Confused and bewildered, unemployed in the midst of an endless task, not knowing what to do, in that house where now they were strangers on whom suspicion rested, avoiding one another they went slowly from ward to ward, stunned, disgusted by the disorder; no longer recognising, in that place where confusion reigned, the dear hospital formerly so well kept. Useless, incapable of rendering the slightest service, they wandered about—bodies without souls, trembling, terrified at the sight of a German uniform.

They took no rest. Perhaps they had been turned out of their rooms, or dreaded to be alone with their misery, fearing that the familiar prayers which would come to their lips might rise without warmth, be bitter and profane, full of the incredulity of despair and blasphemous doubt.

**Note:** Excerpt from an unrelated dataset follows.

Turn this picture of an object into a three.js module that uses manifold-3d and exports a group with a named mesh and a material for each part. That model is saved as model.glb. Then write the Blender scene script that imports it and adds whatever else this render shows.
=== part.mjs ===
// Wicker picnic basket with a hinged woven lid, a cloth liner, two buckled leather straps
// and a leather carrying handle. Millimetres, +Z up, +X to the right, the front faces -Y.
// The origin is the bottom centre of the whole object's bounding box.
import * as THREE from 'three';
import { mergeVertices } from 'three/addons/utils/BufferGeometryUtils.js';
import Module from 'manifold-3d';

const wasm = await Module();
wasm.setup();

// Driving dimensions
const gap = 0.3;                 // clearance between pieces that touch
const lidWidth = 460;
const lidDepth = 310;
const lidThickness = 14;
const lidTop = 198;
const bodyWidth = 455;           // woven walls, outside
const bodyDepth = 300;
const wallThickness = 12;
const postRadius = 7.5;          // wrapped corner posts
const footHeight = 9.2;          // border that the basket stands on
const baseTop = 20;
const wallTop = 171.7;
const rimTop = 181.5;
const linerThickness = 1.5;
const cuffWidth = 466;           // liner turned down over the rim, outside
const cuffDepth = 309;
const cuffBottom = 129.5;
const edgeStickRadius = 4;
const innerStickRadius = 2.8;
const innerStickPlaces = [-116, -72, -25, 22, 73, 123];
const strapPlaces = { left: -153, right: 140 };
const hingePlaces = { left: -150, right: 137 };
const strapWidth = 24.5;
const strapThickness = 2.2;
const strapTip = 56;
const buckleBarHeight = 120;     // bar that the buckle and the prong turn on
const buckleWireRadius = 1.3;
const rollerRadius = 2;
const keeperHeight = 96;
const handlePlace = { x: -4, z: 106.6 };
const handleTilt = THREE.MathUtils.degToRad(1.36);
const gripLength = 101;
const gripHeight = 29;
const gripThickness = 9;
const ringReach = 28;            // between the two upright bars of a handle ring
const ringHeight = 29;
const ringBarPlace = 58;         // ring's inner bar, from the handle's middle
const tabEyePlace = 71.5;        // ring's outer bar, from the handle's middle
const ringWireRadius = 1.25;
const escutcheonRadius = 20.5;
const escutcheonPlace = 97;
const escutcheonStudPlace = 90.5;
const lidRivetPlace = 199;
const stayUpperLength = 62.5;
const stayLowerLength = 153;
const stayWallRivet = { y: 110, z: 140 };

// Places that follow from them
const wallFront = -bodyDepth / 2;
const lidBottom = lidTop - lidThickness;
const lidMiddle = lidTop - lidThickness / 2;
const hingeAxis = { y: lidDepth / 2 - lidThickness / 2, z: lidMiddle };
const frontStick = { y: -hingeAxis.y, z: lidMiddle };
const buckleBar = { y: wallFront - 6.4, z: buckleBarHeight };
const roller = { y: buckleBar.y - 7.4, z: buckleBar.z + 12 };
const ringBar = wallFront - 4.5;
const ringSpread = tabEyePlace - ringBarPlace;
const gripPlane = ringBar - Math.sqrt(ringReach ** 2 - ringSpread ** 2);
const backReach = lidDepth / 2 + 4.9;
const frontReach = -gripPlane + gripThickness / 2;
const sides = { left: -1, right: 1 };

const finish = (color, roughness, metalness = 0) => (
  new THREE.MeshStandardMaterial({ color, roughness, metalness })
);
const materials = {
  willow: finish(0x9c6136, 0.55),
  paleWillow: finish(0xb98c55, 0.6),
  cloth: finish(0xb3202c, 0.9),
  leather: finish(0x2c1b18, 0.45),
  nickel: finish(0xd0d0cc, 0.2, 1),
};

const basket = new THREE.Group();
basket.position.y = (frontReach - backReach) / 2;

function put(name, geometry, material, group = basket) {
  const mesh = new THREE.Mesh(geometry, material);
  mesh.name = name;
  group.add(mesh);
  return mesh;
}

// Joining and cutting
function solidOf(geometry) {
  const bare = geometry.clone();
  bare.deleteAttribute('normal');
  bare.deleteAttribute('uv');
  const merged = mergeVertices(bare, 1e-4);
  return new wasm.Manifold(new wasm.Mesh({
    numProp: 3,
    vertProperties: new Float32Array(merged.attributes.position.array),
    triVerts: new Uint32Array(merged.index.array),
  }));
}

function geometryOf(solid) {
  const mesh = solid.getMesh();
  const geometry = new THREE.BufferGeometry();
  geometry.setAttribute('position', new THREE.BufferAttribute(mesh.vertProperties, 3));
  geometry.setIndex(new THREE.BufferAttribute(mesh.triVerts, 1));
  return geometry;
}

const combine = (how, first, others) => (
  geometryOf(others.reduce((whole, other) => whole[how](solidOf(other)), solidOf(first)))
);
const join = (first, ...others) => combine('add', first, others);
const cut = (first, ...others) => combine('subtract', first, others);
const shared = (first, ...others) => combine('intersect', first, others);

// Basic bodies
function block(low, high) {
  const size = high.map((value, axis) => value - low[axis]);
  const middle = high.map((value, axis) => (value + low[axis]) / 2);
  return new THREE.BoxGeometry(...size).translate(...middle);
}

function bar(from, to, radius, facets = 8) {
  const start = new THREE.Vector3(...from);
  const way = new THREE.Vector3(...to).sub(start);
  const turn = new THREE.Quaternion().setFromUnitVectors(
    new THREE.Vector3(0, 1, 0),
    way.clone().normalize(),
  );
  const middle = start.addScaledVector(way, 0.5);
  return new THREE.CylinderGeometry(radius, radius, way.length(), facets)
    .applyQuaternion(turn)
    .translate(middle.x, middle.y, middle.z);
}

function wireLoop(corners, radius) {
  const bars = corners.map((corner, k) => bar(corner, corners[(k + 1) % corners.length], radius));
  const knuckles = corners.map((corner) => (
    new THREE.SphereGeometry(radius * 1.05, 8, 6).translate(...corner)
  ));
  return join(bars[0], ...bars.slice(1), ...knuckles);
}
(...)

Piled in the yard were knapsacks, nose-bags, equipment, arms, boots, tents, all the belongings of the wounded Germans. Here the sight of the blood and mud reminded one of the horror of combat and of crime. Heavy boots thudded on the polished floors where formerly women’s slippers had glided, lightly and silently. The peaceful little chapel, so full of the sweetness of the Virgin, as well as of memories of hours of ecstasy and prayer, had been profaned. The prie-Dieu were overthrown and pushed away into corners, giving place to mattresses for the Teuton soldiers, whose hoarse moans and cries profaned the sanctity of the place.

The enemy within those walls had driven God from His sanctuary. The sisters had themselves been hustled, threatened, frightened, their sacred calling barely sufficing to protect them. They could not escape in pious meditation from the agony of the battle, for the din of combat still shocked their ears, and great numbers of wounded had begun to flow in, displaying their hideous wounds, soiling the floor with blood and mud, staining the sheets, blankets, even the mattresses.

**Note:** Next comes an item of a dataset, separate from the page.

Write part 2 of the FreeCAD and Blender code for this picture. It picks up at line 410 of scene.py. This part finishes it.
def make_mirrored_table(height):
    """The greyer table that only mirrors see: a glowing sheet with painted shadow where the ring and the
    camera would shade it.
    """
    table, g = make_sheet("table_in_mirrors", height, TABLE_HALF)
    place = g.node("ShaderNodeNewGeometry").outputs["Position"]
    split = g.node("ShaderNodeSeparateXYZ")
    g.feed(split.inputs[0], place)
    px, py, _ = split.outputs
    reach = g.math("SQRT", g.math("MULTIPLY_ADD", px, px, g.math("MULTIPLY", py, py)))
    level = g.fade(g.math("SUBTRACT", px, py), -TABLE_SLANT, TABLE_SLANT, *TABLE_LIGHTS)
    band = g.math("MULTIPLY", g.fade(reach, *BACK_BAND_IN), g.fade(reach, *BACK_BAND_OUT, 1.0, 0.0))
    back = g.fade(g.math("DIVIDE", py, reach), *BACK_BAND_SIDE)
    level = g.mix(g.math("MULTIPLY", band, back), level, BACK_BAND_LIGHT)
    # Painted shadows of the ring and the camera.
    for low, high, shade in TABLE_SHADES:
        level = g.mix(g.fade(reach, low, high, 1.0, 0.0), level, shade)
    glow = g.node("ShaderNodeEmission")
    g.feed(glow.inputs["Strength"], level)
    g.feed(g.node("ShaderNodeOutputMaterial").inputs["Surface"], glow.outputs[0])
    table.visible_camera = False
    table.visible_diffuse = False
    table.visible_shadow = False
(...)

Nurses, doctors, officers, men even, succeeded each other, demanding and requiring to be taken in and tended immediately; and the poor sisters had lost their heads on account of the threats and the sight of this terrible work of death and destruction.

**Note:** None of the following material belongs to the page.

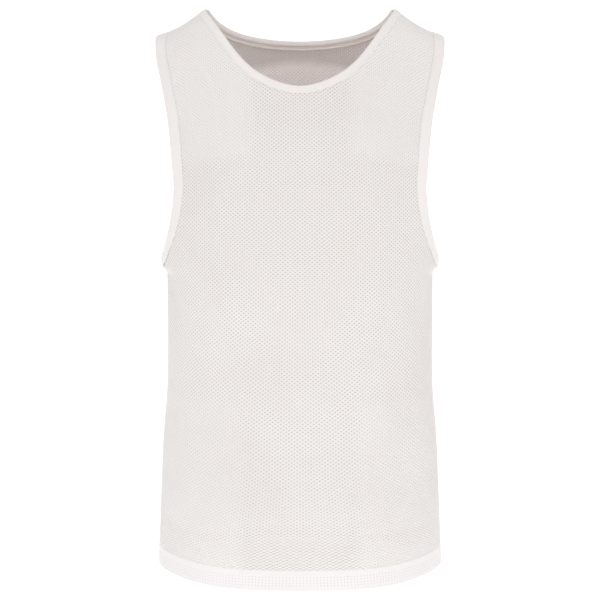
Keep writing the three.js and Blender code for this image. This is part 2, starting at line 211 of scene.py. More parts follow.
def level_points(down, turn):
    """Points round half the body, before the folds."""
    height = middle_height(down)
    sine = np.sin(turn)
    grow = 1 + squareness(height) * np.sin(2 * turn) ** 2
    x = half_width(height) * sine * grow
    flat = HEM_FLAT * ease((HEM_FLAT_FROM - height) / (HEM_FLAT_FROM - MIDDLE_LINE[0, 1]))
    flat = flat * sine**2 * (HEM_FLAT_TURN - sine**2)
    y = middle_y(down) * np.cos(turn) * grow * (1 + flat)
    z = height - TABLE_CROWN + CROWN + slope_share(down) * (shoulder_height(x) - CROWN)
    foot = ease((z - FLARE_FOOT) / (FLARE_TOP - FLARE_FOOT))
    fade = ease((FLARE_FADE - z) / (FLARE_FADE - FLARE_TOP))
    x = x + FLARE * foot * fade * np.clip(sine, 0, 1) ** FLARE_POWER
    return np.stack(np.broadcast_arrays(x, y, z), -1)


def cloth_grid():
    """The grid before the folds, and the way from the middle line to the side in each row."""
    lines = level_points(GRID_DOWN[:, None], TURNS[None, :])
    ways = np.cumsum(np.linalg.norm(np.diff(lines, axis=1), axis=2), axis=1)
    ways = np.concatenate([np.zeros((len(lines), 1)), ways], axis=1)
    off = np.abs(GRID_ACROSS)
    points = np.empty((len(GRID_DOWN), len(off), 3))
    reach = np.empty(len(GRID_DOWN))
    for r, (line, way) in enumerate(zip(lines, ways)):
        for k in range(3):
            points[r, :, k] = np.interp(off, way, line[:, k])
        reach[r] = np.interp(math.pi / 2, TURNS, way)
    points[:, :, 0] *= np.where(GRID_ACROSS < 0, -1, 1)
    return points, reach


def grid_normals(points):
    """Directions out of the cloth at the points of the grid."""
    down, across = np.gradient(points, axis=0), np.gradient(points, axis=1)
    return unit(np.cross(down, across))


def fold_depth(across, down):
    """How far the folds push the cloth out."""
    depth = np.zeros(np.broadcast(across, down).shape)
    for side, q, p, length, width, lean, amount in FOLDS:
        angle = math.radians(lean)
        aside, fall = np.abs(across) - q, np.abs(down) - abs(p)
        along = (fall * math.cos(angle) + aside * math.sin(angle)) / length
        off = (aside * math.cos(angle) - fall * math.sin(angle)) / width
        here = (down * p > 0) & ((side == 0) | (across * side > 0))
        fade = 1 if side == 0 else ease(np.abs(across) / FOLD_FADE)
        depth = depth + amount * np.exp(-(along**2) - off**2) * here * fade
    return depth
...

Sometimes, while rapidly crossing a ward from which the jailer was absent, one, with her great, sad, despairing eyes full of compassion, would look for a moment stealthily at one of her dear French soldiers and shake her head. Then, without saying a word, in her anguish of heart and soul, she would press her hands to her lips to repress a sob, and wipe the tears from her eyes.

But these sufferings were not deemed sufficient; the sisters had not yet come to the end of their long ordeal of torments. One fine morning they were enlisted in a German sanitary corps and placed under the orders of a “Superior,” a German who had just arrived. She took the reins of Government in hand with a strong grip, and from that time on the sisters were obliged to obey this stranger in matters spiritual as well as material. Their country and their God were taken from them; they were obliged to bend the knee before the God which the Germans brought with them in their savage invasion, and from whom they never part. Written in relief on the buckles of their belts was the arrogant device: “Gott mit uns.”